Но не только в этом дело. Писемский не хотел, вероятно, задним числом объявлять о каком-то определившемся отношении своих героев, которых он наделил автобиографическими чертами, к славянофилам и западникам. Слишком уж велик был разрыв в уровне образованности между вчерашними гимназистами Вихровым, Баклановым (а следовательно, и самим Писемским) и главными бойцами враждующих группировок – людьми зрелыми, много видавшими и много читавшими.
Грановский, Редкин, Крылов, Крюков – блестящие профессора, еще совсем недавно слушавшие светил германской философии и юриспруденции в старейших университетах Европы.

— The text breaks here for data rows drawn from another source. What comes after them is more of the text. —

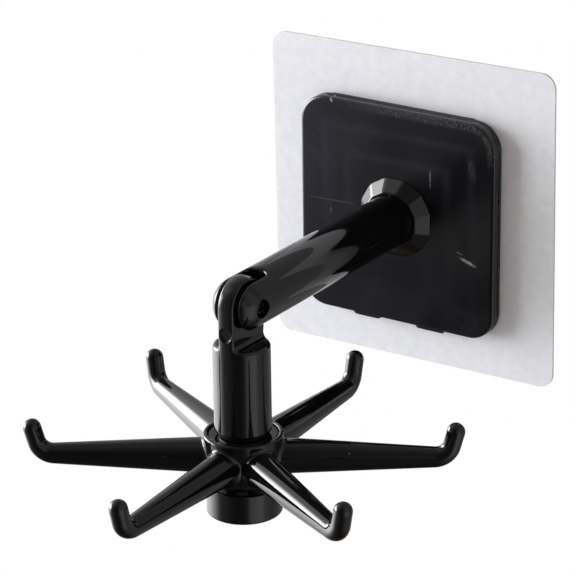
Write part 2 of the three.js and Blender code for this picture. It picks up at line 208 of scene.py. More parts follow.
def net_points(values):
    """One point for each grid cell that the surface passes through, and the cells' numbers."""
    shape = np.array(values.shape) - 1
    total = np.zeros((*shape, 3), np.float32)
    count = np.zeros(shape, np.float32)
    for axis in range(3):
        crossed, share, _ = crossings(values, axis)
        across, beyond = (axis + 1) % 3, (axis + 2) % 3
        for step_across in (0, 1):
            for step_beyond in (0, 1):
                window = [slice(None)] * 3
                window[across] = slice(step_across, step_across + shape[across])
                window[beyond] = slice(step_beyond, step_beyond + shape[beyond])
                hit = crossed[tuple(window)]
                count += hit
                total[..., axis] += share[tuple(window)] * hit
                total[..., across] += hit * step_across
                total[..., beyond] += hit * step_beyond
    busy = count > 0
    numbers = np.full(shape, -1)
    numbers[busy] = np.arange(busy.sum())
    return np.argwhere(busy) + total[busy] / count[busy][:, None], numbers


def net_faces(values, numbers):
    """Quads round every crossed grid edge, all facing out."""
    faces = []
    for axis in range(3):
        crossed, _, starts_inside = crossings(values, axis)
        across, beyond = np.eye(3, dtype=int)[(axis + 1) % 3], np.eye(3, dtype=int)[(axis + 2) % 3]
        edges = np.argwhere(crossed)
        ring = [edges - across - beyond, edges - beyond, edges, edges - across]
        quads = np.stack([numbers[tuple(corner.T)] for corner in ring], axis=1)
        outward = starts_inside[tuple(edges.T)]
        faces.append(np.where(outward[:, None], quads, quads[:, ::-1]))
    return np.concatenate(faces)


# %% [markdown]
# The quads then become a mesh object in metres. It is shaded smooth, and the field's slope is kept as
# its normals, so that a flat face mirrors like a flat face right up to its round.

# %% Make a mesh object from a field
MARGIN_STEPS = 2
LEAST_LENGTH = 1e-6


def mesh_object(name, points_mm, faces, normals=None):
    """A smooth-shaded object from points in millimetres."""
    mesh = bpy.data.meshes.new(name)
    mesh.from_pydata((points_mm * METRES_PER_MM).tolist(), [], faces.tolist())
    mesh.shade_smooth()
    if normals is not None:
        mesh.normals_split_custom_set_from_vertices(normals.tolist())
    made = bpy.data.objects.new(name, mesh)
    bpy.context.scene.collection.objects.link(made)
    print(name, len(mesh.polygons), "faces")
    return made


def skinned(name, field, low, high, step):
    """A field's surface inside a box, as a mesh object."""
    margin = MARGIN_STEPS * step
    axes = [np.arange(a - margin, b + margin + step, step) for a, b in zip(low, high)]
    values = field(*np.meshgrid(*axes, indexing="ij", sparse=True))
    points, numbers = net_points(values)
    faces = net_faces(values, numbers)
    origin = np.array([axis[0] for axis in axes])
    points = settled(field, origin + points * step)
    _, uphill = slope(field, points)
    normals = uphill / np.maximum(np.linalg.norm(uphill, axis=1), LEAST_LENGTH)[:, None]
    return mesh_object(name, points, faces, normals)


# %% [markdown]
# Round pieces with no cuts are turned on a lathe: a profile of radius and height, swept round the
# upright axis. A few points round every edge of the profile give the rim its line of light.

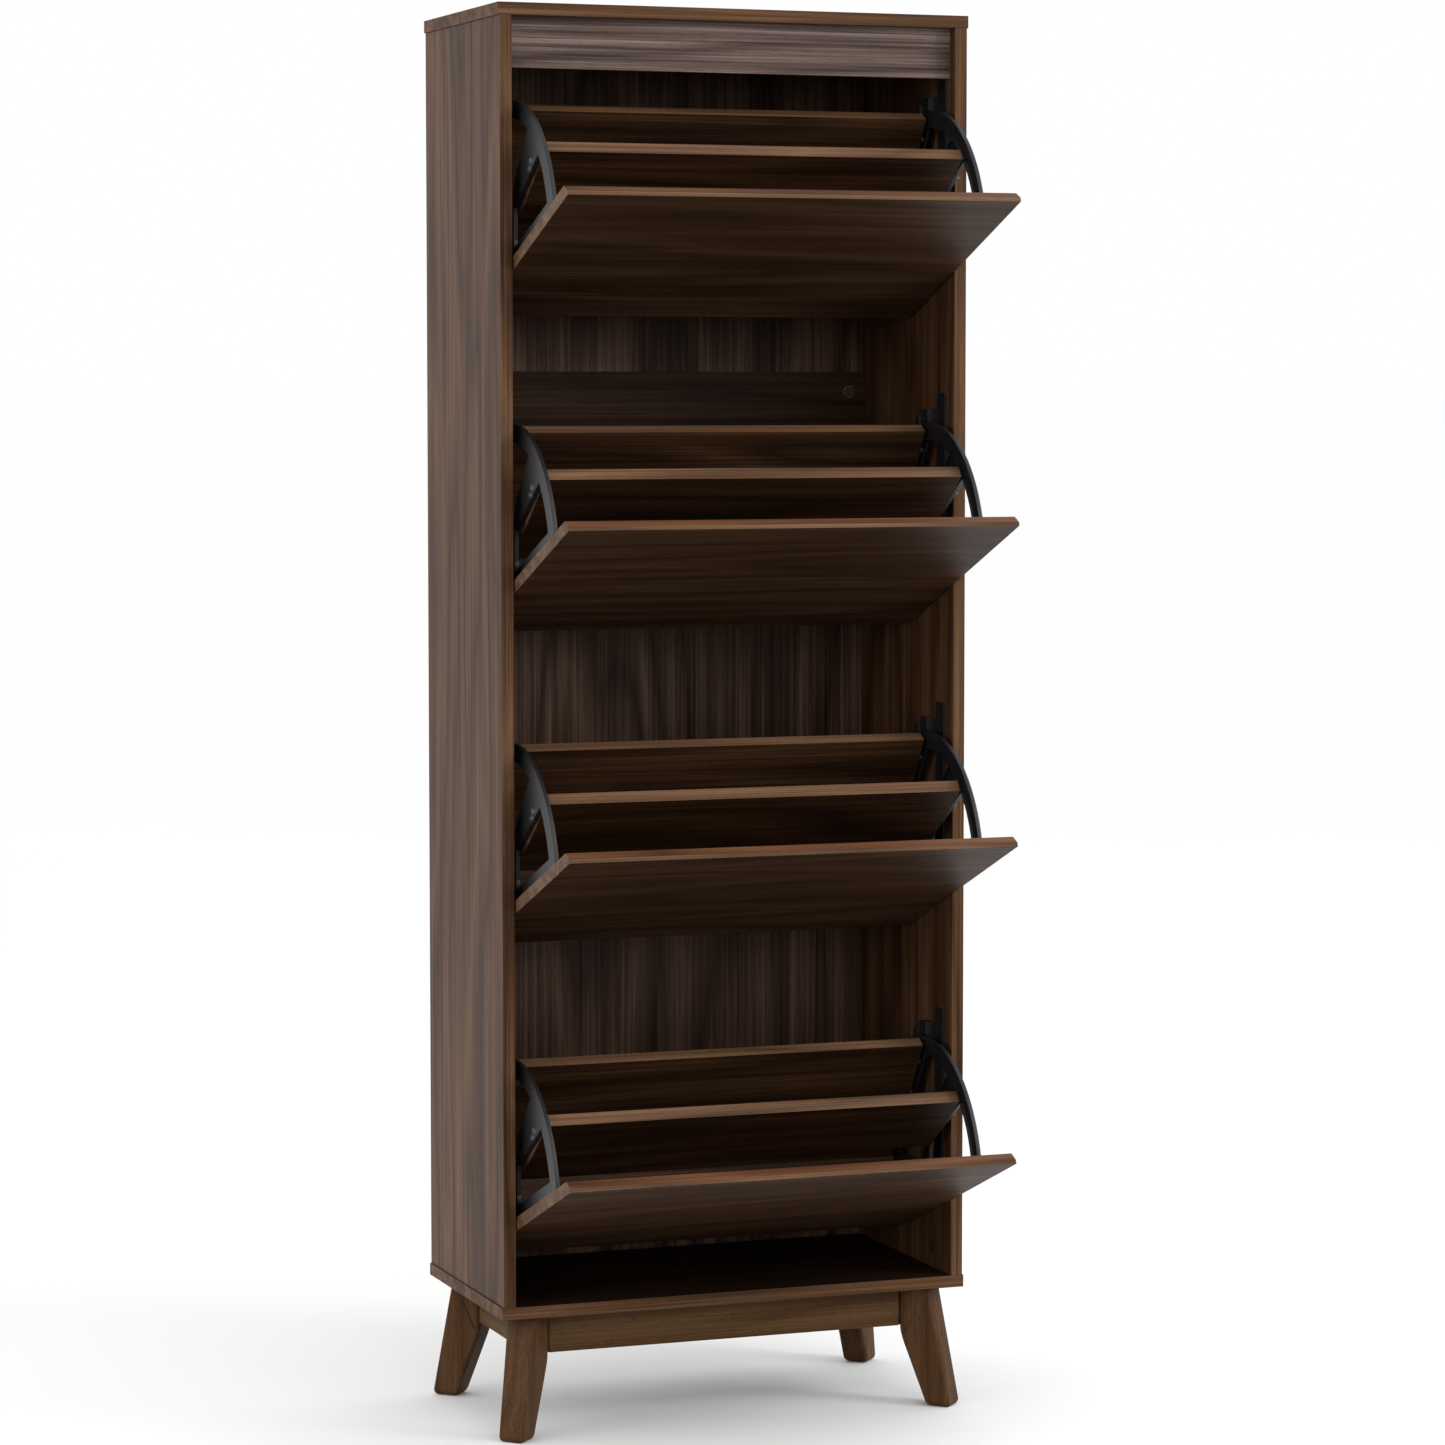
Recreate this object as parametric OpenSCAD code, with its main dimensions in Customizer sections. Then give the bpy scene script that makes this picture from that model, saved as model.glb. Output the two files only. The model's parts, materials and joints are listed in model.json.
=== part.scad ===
// Tall shoe cabinet with tip-out bins on splayed legs. Millimetres, +Z up.
// The front faces -Y. The origin is on the floor, under the middle of the whole
// footprint with every bin tipped open.

/* [Cabinet] */
// Width over the top and bottom panels
cab_w = 600; // [560:1:700]
// Depth of the side panels
side_d = 300; // [290:1:340]
// Height from under the bottom panel to the top of the top panel
body_h = 1565; // [1562:1:1580]
// Thickness of the boards
board = 15; // [15:0.5:16]
// Thickness of the back panel
back_t = 3; // [2.5:0.5:4]
// How far the top and bottom panels stand out past the sides
overhang = 2; // [1:0.5:4]

/* [Fascia and stretcher] */
// Height of the fascia rail under the top panel
fascia_h = 60; // [40:1:80]
// How far the fascia rail sits behind the front edges
fascia_back = 17; // [16.5:0.5:25]
// Height of the rear stretcher
stretcher_h = 100; // [70:1:120]
// Top edge of the rear stretcher above the floor
stretcher_top = 1284; // [1200:1:1300]

/* [Base] */
// Height of the legs
leg_h = 150; // [120:1:180]
// Side of the square leg at its top
leg_top = 38; // [36:1:42]
// Side of the square leg at the floor
leg_foot = 33; // [26:1:34]
// How far each foot splays out along the corner's diagonal
leg_splay = 33; // [20:1:40]
// Leg centre from the cabinet's end, at the top
leg_in_x = 45; // [40:1:60]
// Leg centre from the cabinet's front or back, at the top
leg_in_y = 37.5; // [36:0.5:50]
// Height of the apron rails
apron_h = 51; // [40:1:60]
// Thickness of the apron rails
apron_t = 11; // [9:0.5:11]

/* [Bins] */
// Distance from one bin to the next
bin_pitch = 381.5; // [380:0.5:382]
// Height of each door
door_h = 362; // [350:1:363]
// Gap between the top panel and the first door
door_top_gap = 19; // [18:0.5:20]
// Gap at each end of a door
door_end_gap = 2; // [1.5:0.5:4]
// How far the closed doors sit behind the front edges
door_inset = 1; // [0:0.5:1.5]
// Angle between the closed door and the fully open door
open_angle = 68.6; // [60:0.1:70]
// Pivot behind the door's front face
pivot_back = 44; // [42:1:48]
// Pivot above the door's bottom edge
pivot_up = 114; // [110:1:118]
// Size of the finger bevel along the back of the door's top edge
bevel = 10; // [6:0.5:11]

/* [Bin boards] */
// Top of the bin floor above the door's bottom edge
floor_up = 24; // [22:1:30]
// Lean of the rear board, measured from the door
rear_lean = 36.6; // [34:0.1:38]
// Length of the rear board
rear_len = 182; // [170:1:184]
// Gap between the door and the rear board along the bin floor
bin_depth = 69; // [66:1:72]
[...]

Эти люди освоили, как казалось студенческой молодежи, всю премудрость современной цивилизации. Сложнейшие философские категории сделались для них обиходными, чем-то вроде кружкового жаргона. Диалектика, Гегель, Шеллинг, материализм, Петр Великий, прогресс, общественность, эмансипация – вот имена и понятия, коими клялись западники и которые говорили пока очень мало студенту физико-математического отделения, соприкоснувшемуся с миром философских идей только на лекциях университетского священника Терновского, далеко не самого сведущего знатока по этой части.